As the mass street protests across the country have been demanding Maduro’s resignation but the next presidential elections in Venezuela are set for late 2018, the vote on the Constituent Assembly and the referendum on the new constitution will most probably emerge as votes on Maduro himself.

Eliminating Venezuela’s Democracy

Meanwhile, Venezuela’s chief state prosecutor Luisa Ortega, a former Maduro ally who broke with him a few weeks ago, took a stand against the Maduro regime by challenging on human rights grounds his bid to rewrite the country constitution. She filed a suit with the Venezuelan Constitutional Court.

She said creating the Assembly without a plebiscite, as happened in 1999 when Maduro’s predecessor Hugo Chavez rewrote the constitution, threatened to “eliminate” democracy in Venezuela.

“It seems that participative and protagonistic democracy, which cost Venezuelans so much [to get], is being eliminated,” Ortega said.

In another development, the Supreme Court of Venezeula threatened on Thursday to jail opposition leader Henrique Capriles if he allows anti-government protesters to block roads in the state that he governs.

44-year-old Capriles, who narrowly lost the 2013 presidential election to Maduro, would face between 6 and 15 months in prison if he fails to comply.

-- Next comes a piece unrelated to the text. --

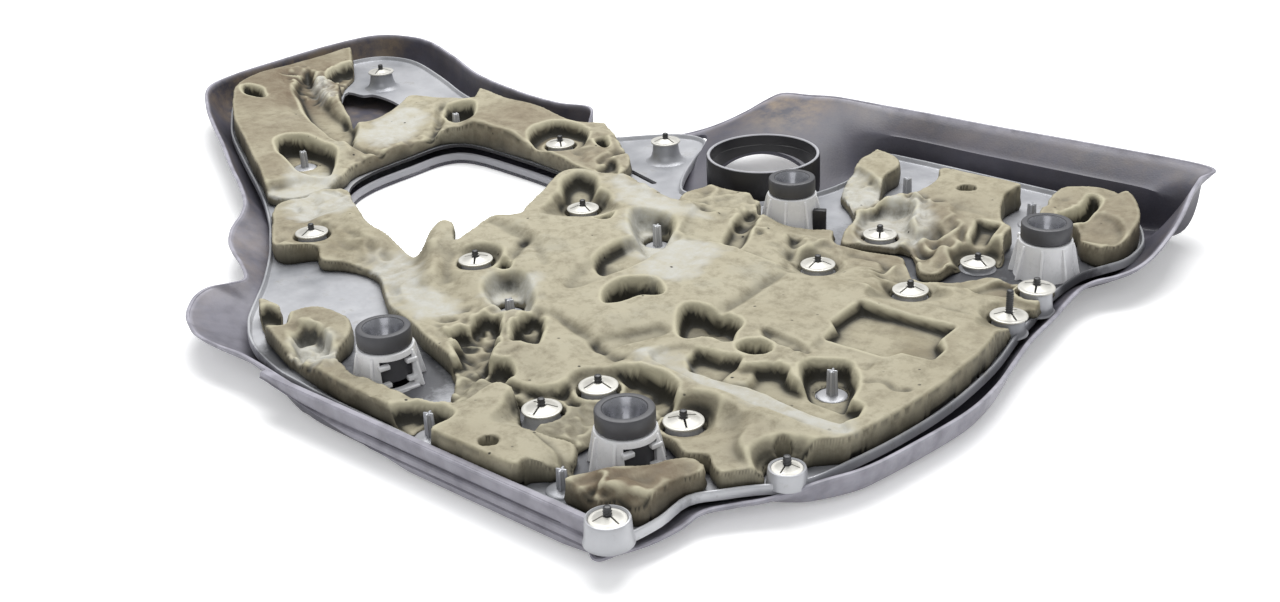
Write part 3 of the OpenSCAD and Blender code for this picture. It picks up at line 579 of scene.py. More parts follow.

Authorities have already barred Capriles from running for new political posts for 15 years, over allegations of “administrative irregularities” that he denies.

Venezuelan Attorney General Luisa Ortega Diaz holds a tear gas cartridge during a press conference in Caracas, Venezuela, showing it led to a protester’s death, 24 May 2017. Photo: Cristian Hernandez/EPA/REX/Shutterstock

Latest Victims of Violence

Venezuelan judge Nelson Moncada, 37, was shot dead at a street barricade, becoming another fatality in the anti-Maduro street protests.

The latest death came in Lara state, where 46-year-old Maria Rodriguez was shot during a demonstration on Thursday, the state prosecutor’s office said, without giving more details.

The two murders have brought the total death toll from Venezuela’s antigovernment protests to 62.

Judge Nelson Moncada was killed and stripped of his belongings as he tried to get away from a roadblock on Wednesday night in Caracas’ El Paraiso district, the scene of regular clashes, Venezuela’s state prosecutor’s office said.

Venezuelan protesters frequently set up roadblocks with trash and burning tires during their rallies. On Wednesday night clashes between anti-government demonstrators and security forces and pro-government thug gangs

It was unclear why judge Moncada had been targeted, with some reports claiming that the incident was a robbery, while others pointed out he had presided in the controversial case of Bassil Da Costa, a protester shot during another wave of anti-Maduro demonstrations in 2014.

Moncada was also involved in the sentencing of Venezuela’s best-known jailed political leader, Leopoldo Lopez.

“We cannot exclude the possibility this was done by hitmen hired by right-wing terrorists to keep creating and spreading terror,” Interior Minister Nestor Reverol said, referring to Venezuela’s opposition.

The government added Moncada was one of the judges who ratified Lopez’s 14-year jail sentence, and suggested that might have been the motive for his killing.